Назовем еще врача и антрополога из Вены Феликса фон Лушана и его очаровательную супругу Эмму как наиболее активных и болеющих за дело участников раскопок в Зинджирли. Кроме того, следует еще упомянуть фрейбургского лингвиста и исследователя письменности профессора Юлиуса Эйтинга, специалиста по истории первобытного общества Губерта Шмидта, писателя Эдуарда Штукена и, наконец, Роберта Кольдевея. Этого достаточно, чтобы представить себе тех 10 или 12 немцев, которые вели раскопки в Зинджирли в 1883, 1888—1894 и 1902 годах.
Довольно-таки долго для такого отвратительного места!

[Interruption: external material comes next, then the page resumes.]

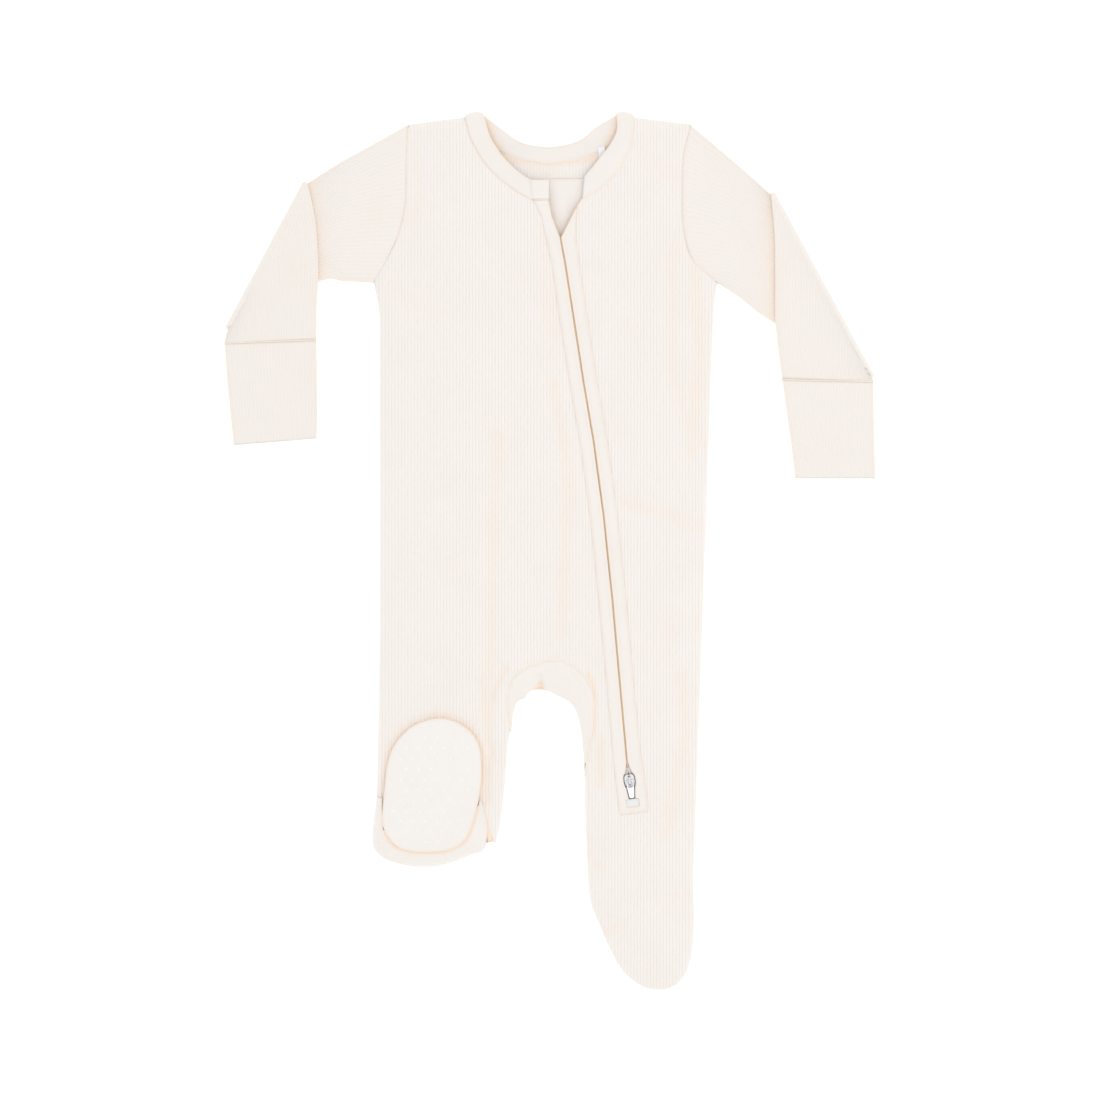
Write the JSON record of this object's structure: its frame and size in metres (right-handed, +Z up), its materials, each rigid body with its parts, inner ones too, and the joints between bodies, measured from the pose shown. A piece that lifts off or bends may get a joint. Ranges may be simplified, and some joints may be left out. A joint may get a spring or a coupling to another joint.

Поход в Зинджирли был нелегок для экспедиции: ведь нужно было везти с собой каждый гвоздь, каждую лопату, каждую корзинку, захватить все, вплоть до кроватей и стульев. Зинджирли (буквально «место цепей») расположен в долине между высокой горой Аманус и восточной грядой Курд-Да-га и доступен с берега лишь через перевал Байлан-Пасс. Экспедиция пробиралась с огромным трудом, сначала на повозках, потом верхом. Если представить себе, что экспедиция должна была привезти еще и орудия труда (кирки, лопаты, тачки, корзины, походную кузницу) приблизительно для 150 — 200 рабочих, которых она хотела нанять в Зинджирли, а также палатки и складные кровати, питание, да и вообще буквально все, что нужно было для жизни в горах, включая лекарства,— то станет понятно, как тяжела была эта дорога через перевал, сколько пришлось пережить, пока немцы не прибыли, наконец, в унылую курдскую деревню Зинджирли.